GOP Rep. Tim Burchett of Tennessee told CNN of the deal-making McCarthy is doing: “He’s got to do whatever he thinks he needs to do as long as it doesn’t compromise our values as a conference.” Burchett acknowledged that if McCarthy accepted the demand to add vacate the chair to the rules package it would be “utter chaos but if McCarthy supports it and can live with it, I’ll be for it.”
In a Wednesday conference-wide meeting, the latest of the series ahead of the new Congress, McCarthy held a forum to let his members continue debating potential rules changes and other concessions, even though there is still no resolution on the controversial motion to vacate the chair.
“He’s open to a lot of things,” Norman told CNN, including adopting the motion to vacate the chair rule.
At this point many members are still preaching unity, calling the private deal-making part of the process, and emphasizing that the conference will come together when the new Congress begins January 3. To that end, the Republican Governance Group recently sent a letter urging their colleagues to unite behind McCarthy.
“It shouldn’t be a surprise that Republicans are out there having conversations and talking about different points of view,” GOP Rep. Mario Diaz-Balart of Florida told CNN.
Even amid the high-stakes negotiations, members from competing factions have had time to have some fun with one another. Burchett hosted a Christmas party in his office this week, where all corners of Capitol Hill came together, including some anti-McCarthy lawmakers. Amid the Mountain Dew fountain and “charcuterie plate” consisting of Cheez Whiz and Ritz crackers, Burchett at one point rode the skateboard of Gaetz’s wife.
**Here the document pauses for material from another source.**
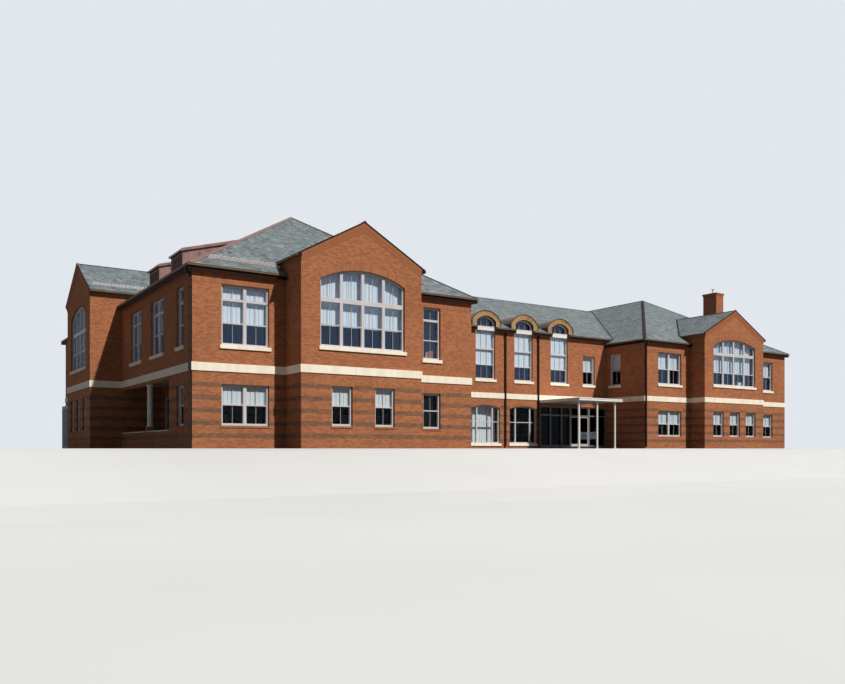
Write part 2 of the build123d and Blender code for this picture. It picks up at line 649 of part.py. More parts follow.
# Left wing's walls
LEFT_BAY_SIDES = (LEFT_BAY_CENTRE - LEFT_BAY_WIDTH / 2, LEFT_BAY_CENTRE + LEFT_BAY_WIDTH / 2)
front_slopes = (LEFT_SLOPES["front"], LEFT_SLOPES["west"], LEFT_SLOPES["east"])
parts["left_front_walls"] = [
    wall_under(LEFT_FRONT, u0, u1, 0, LEFT_HIP_PITCH, LEFT_FRONT_WINDOWS, front_slopes)
    for u0, u1 in ((0, LEFT_BAY_SIDES[0]), (LEFT_BAY_SIDES[1], LEFT_WIDTH))]
parts["west_wall_upper"] = wall_under(WEST, WALL, PORCH_END, PORCH_SOFFIT, LEFT_PITCH,
                                      WEST_UPPER_WINDOWS, (LEFT_SLOPES["west"],))
parts["west_wall_lower"] = sheet_wall(WEST, WALL, PORCH_START, 0, PORCH_SOFFIT, WEST_LOWER_WINDOWS)
parts["west_wall_north"] = wall_under(WEST, WEST_BAY_END, LEFT_DEPTH - WALL, 0, LEFT_PITCH,
                                      WEST_NORTH_WINDOWS, (LEFT_SLOPES["west"],))
rear_slopes = (LEFT_SLOPES["rear"], LEFT_SLOPES["west"], LEFT_SLOPES["east"])
parts["left_rear_wall"] = wall_under(LEFT_REAR, 0, LEFT_WIDTH, 0, LEFT_HIP_PITCH, LEFT_REAR_WINDOWS,
                                     rear_slopes)
parts["left_east_walls"] = [
    wall_under(LEFT_EAST, u0, u1, 0, LEFT_PITCH, LEFT_EAST_WINDOWS, (LEFT_SLOPES["east"],))
    for u0, u1 in ((WALL, LINK_SETBACK + WALL), (LINK_REAR_Y - WALL, LEFT_DEPTH - WALL))]

# Porch under the west side
porch_sheet = rectangle(PORCH_START, PORCH_END, GROUND_SLAB, UPPER_FLOOR - FLOOR_SLAB)
for window in PORCH_WINDOWS:
    porch_sheet -= window.opening()
parts["porch_back_wall"] = PORCH_BACK.prism(porch_sheet, 0, WALL)
parts["porch_side_walls"] = [
    WEST.block(u0, u0 + WALL, WALL, PORCH_DEPTH + WALL, GROUND_SLAB, UPPER_FLOOR - FLOOR_SLAB)
    for u0 in (PORCH_START - WALL, PORCH_END)]
column_at = PORCH_START + PORCH_COLUMN_OFFSET
pier = WEST.block(column_at - PORCH_PIER / 2, column_at + PORCH_PIER / 2, 0, WALL, 0, PORCH_PIER_HEIGHT)
parts["porch_low_wall"] = pier + WEST.block(PORCH_START, PORCH_END, 0, PORCH_WALL_THICKNESS,
                                            0, PORCH_WALL_HEIGHT)
column_height = PORCH_SOFFIT - PORCH_PIER_HEIGHT
column_middle = PORCH_PIER_HEIGHT + column_height / 2
column_place = Pos(WALL / 2, column_at, column_middle)
parts["porch_column"] = column_place * Cylinder(PORCH_COLUMN_RADIUS, column_height)

# Gabled bays
parts["bay_fronts"] = [bay.front_wall(windows) for bay, windows, bulk in BAYS]
parts["bay_side_walls"] = [bay.side_wall(side, bulk) for bay, windows, bulk in BAYS for side in (-1, 1)]
parts["bay_roof_left_slopes"] = [bay.roof_slope(-1, bulk) for bay, windows, bulk in BAYS]
parts["bay_roof_right_slopes"] = [bay.roof_slope(1, bulk) for bay, windows, bulk in BAYS]


def arch_ring(centre):
    """Arched surround of a link window, which stands on the slope over the eave."""
    outer = arched(centre, RING_WIDTH, RING_FOOT, LINK_ARCH_SPRING, RING_CROWN)
    inner = arched(centre, LINK_ARCH_WIDTH, RING_FOOT, LINK_ARCH_SPRING, LINK_ARCH_CROWN)
    return LINK_FRONT.prism(outer - inner, -RING_PROUD, WALL) - LINK_FRONT_BULK


def link_slope_at(height):
    """Depth behind the link's front at which its slope reaches a height."""
    return (height - LINK_EAVE_TOP) / LINK_PITCH - OVERHANG


def barrel_roof(centre):
    """Barrel roof from an arch back to the link's slope, hollow behind the window."""
    mass = arched(centre, RING_WIDTH, RING_FOOT, LINK_ARCH_SPRING, RING_CROWN)
    half = LINK_ARCH_WIDTH / 2
    room = rectangle(centre - half, centre + half, RING_FOOT, LINK_ARCH_CROWN)
    reach = link_slope_at(RING_CROWN) + OVERHANG
    hollow = LINK_FRONT.prism(room, WALL, link_slope_at(LINK_ARCH_CROWN))
    return LINK_FRONT.prism(mass, WALL, reach) - LINK_FRONT_BULK - hollow


def roof_break(centre):
    """Gap in the link's eave and slope for a window and the hollow behind it."""
    side = LINK_ARCH_WIDTH / 2
    reach = link_slope_at(LINK_ARCH_CROWN)
    return LINK_FRONT.block(centre - side, centre + side, -OVERHANG - 1, reach, 0, DEEP)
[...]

Rep. Blake Moore, a Utah Republican who identifies himself as part of the governing wing, said at the end of the day, the various factions actually agree on most things and dismissed the idea it would be tense next year.
“I’ve said this over and over again: there is not this, like, enormous amount of drama,” Moore told CNN. “I’ve met with House Freedom Caucus members to chat on what we agree on. And it’s an enormous amount.”